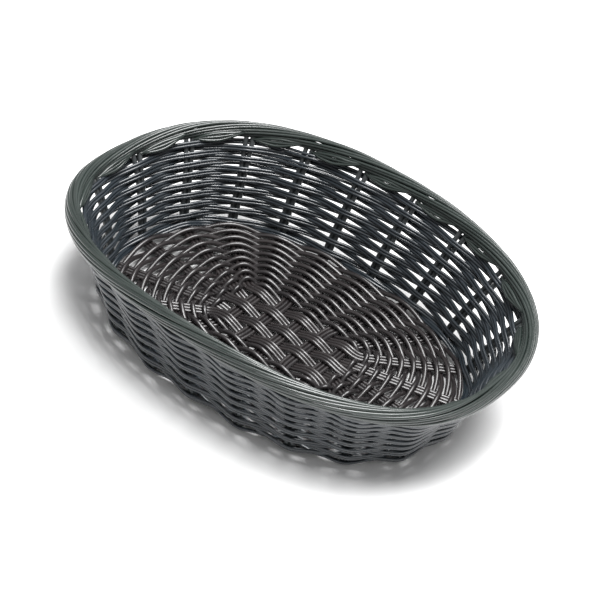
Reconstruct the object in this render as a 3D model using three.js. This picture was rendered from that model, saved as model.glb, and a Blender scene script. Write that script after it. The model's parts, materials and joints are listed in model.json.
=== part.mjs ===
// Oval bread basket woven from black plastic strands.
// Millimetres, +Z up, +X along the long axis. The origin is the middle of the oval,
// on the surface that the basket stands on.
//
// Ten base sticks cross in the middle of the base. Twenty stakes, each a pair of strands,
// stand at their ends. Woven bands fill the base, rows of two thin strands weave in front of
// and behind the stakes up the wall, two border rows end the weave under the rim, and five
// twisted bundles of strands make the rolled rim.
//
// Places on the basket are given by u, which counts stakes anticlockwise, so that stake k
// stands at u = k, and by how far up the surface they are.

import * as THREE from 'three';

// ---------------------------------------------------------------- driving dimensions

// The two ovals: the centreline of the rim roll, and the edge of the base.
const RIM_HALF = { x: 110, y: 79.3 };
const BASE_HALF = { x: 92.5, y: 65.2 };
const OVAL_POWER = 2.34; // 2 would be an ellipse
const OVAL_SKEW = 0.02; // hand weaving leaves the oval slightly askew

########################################

## Goal of the exercise
Copy the material above, line for line.

## Task answer
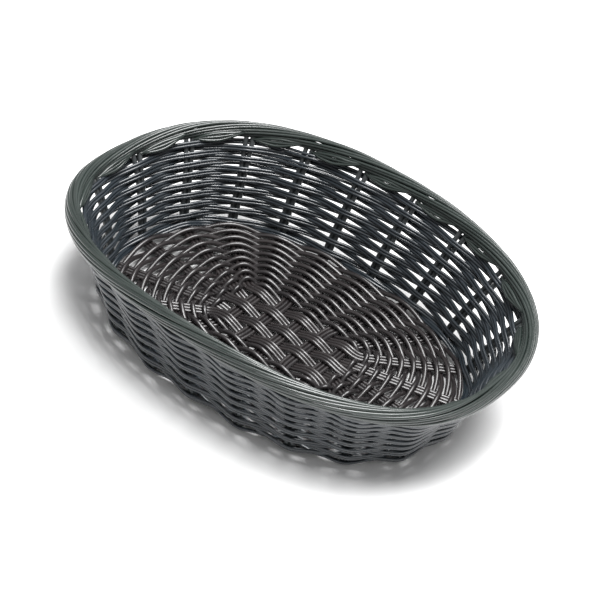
Reconstruct the object in this render as a 3D model using three.js. This picture was rendered from that model, saved as model.glb, and a Blender scene script. Write that script after it. The model's parts, materials and joints are listed in model.json.
=== part.mjs ===
// Oval bread basket woven from black plastic strands.
// Millimetres, +Z up, +X along the long axis. The origin is the middle of the oval,
// on the surface that the basket stands on.
//
// Ten base sticks cross in the middle of the base. Twenty stakes, each a pair of strands,
// stand at their ends. Woven bands fill the base, rows of two thin strands weave in front of
// and behind the stakes up the wall, two border rows end the weave under the rim, and five
// twisted bundles of strands make the rolled rim.
//
// Places on the basket are given by u, which counts stakes anticlockwise, so that stake k
// stands at u = k, and by how far up the surface they are.

import * as THREE from 'three';

// ---------------------------------------------------------------- driving dimensions

// The two ovals: the centreline of the rim roll, and the edge of the base.
const RIM_HALF = { x: 110, y: 79.3 };
const BASE_HALF = { x: 92.5, y: 65.2 };
const OVAL_POWER = 2.34; // 2 would be an ellipse
const OVAL_SKEW = 0.02; // hand weaving leaves the oval slightly askew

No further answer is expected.